I should be proud that Gutsy's brain is on steroids. I am, sometimes. And sometimes I'm annoyed because I feel as though my solar panels are facing north around him. But most of the time I'm simply fascinated that he knows how to do this stuff, and make and edit movies, and build crazy inventions, and more or less just be good at all the things I suck at.

There are also times that I worry because his interests set him apart from some of his peers. How many grade 3 students can easily relate to a kid who finds compiling a C++ program the highlight of his weekend and then talks about it incessantly? When the class was asked to write compliments about each student, nearly all of Gutsy's were about how smart he is. I don't know if that's good or bad for him socially. Being happy and feeling comfortable in your own skin is far more important than being intelligent.

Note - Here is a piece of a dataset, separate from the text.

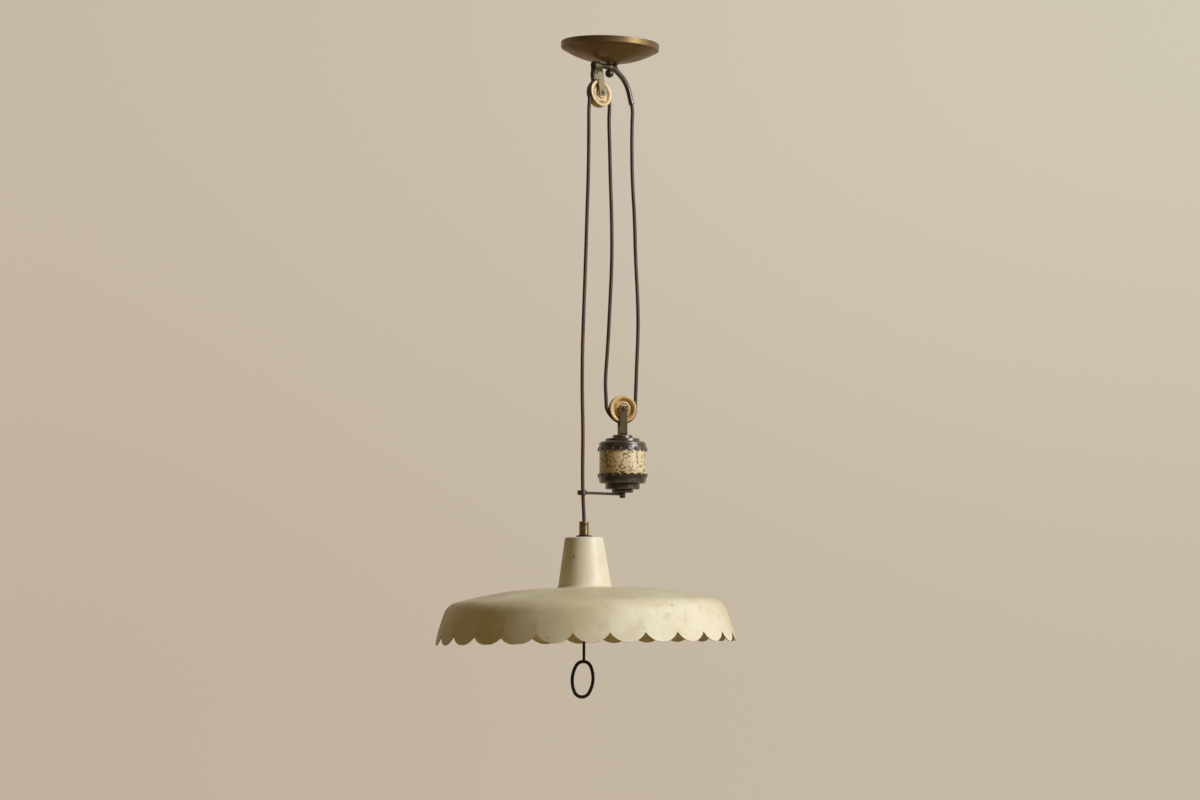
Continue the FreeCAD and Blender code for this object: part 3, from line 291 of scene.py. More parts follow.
for piece, line in zip(flex_pieces, (feed_line, right_line, left_line, wheel_line, lamp_whole)):
    print(piece.name, "length %.3f m" % line_length(line))

# %% [markdown]
# Each length is tied to what it hangs from: the feed and both runs to the ceiling, the length round
# the wheel to the weight. The run to the lamp is left as it is made.

# %% Let the flex follow the ceiling and the weight
for piece, top, low in (
        (flex_right, right_line[0], right_line[-1]), (flex_left, left_line[-1], left_line[0])):
    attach(piece, "ceiling")
    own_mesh(piece)
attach(flex_feed, "ceiling")
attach(flex_wheel, "counterweight")
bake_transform(flex_lamp)
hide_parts("feed_cord")
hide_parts("cord_loop")
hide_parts("cord_loop")
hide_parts("cord_loop")
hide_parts("lamp_cord", "cord_loop")

# %% [markdown]
# ## Ways to turn and shape a piece
# Most of this lamp was spun or turned on a lathe, so one helper draws a half outline by extruding a
# single point along it, spins that round, and closes it. The bent tube is made along its line as
# the flex is.


# %% Helpers for modelling
def deselect():
    if bpy.context.object and bpy.context.object.mode != "OBJECT":
        bpy.ops.object.mode_set(mode="OBJECT")
    bpy.ops.object.select_all(action="DESELECT")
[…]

This is why I drill into him that everyone is smart in their own way, everyone has something they're really good at. I firmly believe this. I once knew a kid who was anything but an academic superstar, yet he could disassemble and reassemble bikes and engines like nobody's business. He later became a tradesman and entrepreneur and has done so well for himself. There is immense talent in every human being. This is how I hope Gutsy learns to connect with people; by seeing the innate intelligence within them and helping them to see it, too, if need be. In turn, he can learn about fixing bikes, playing sports, and many other things that will help him become a well-rounded guy. A happy, comfortable-in-his-own-skin kinda guy.

Like Albert Einstein once said:

"Everybody is a genius. But if you judge a fish by its ability to climb a tree, it will live its whole life believing that it is stupid."

For now, I'll let him talk over my head. I'll do that amazing mom trick and pretend I'm listening while I'm actually compiling the grocery list.

See, Gutsy? Mom can compile things, too.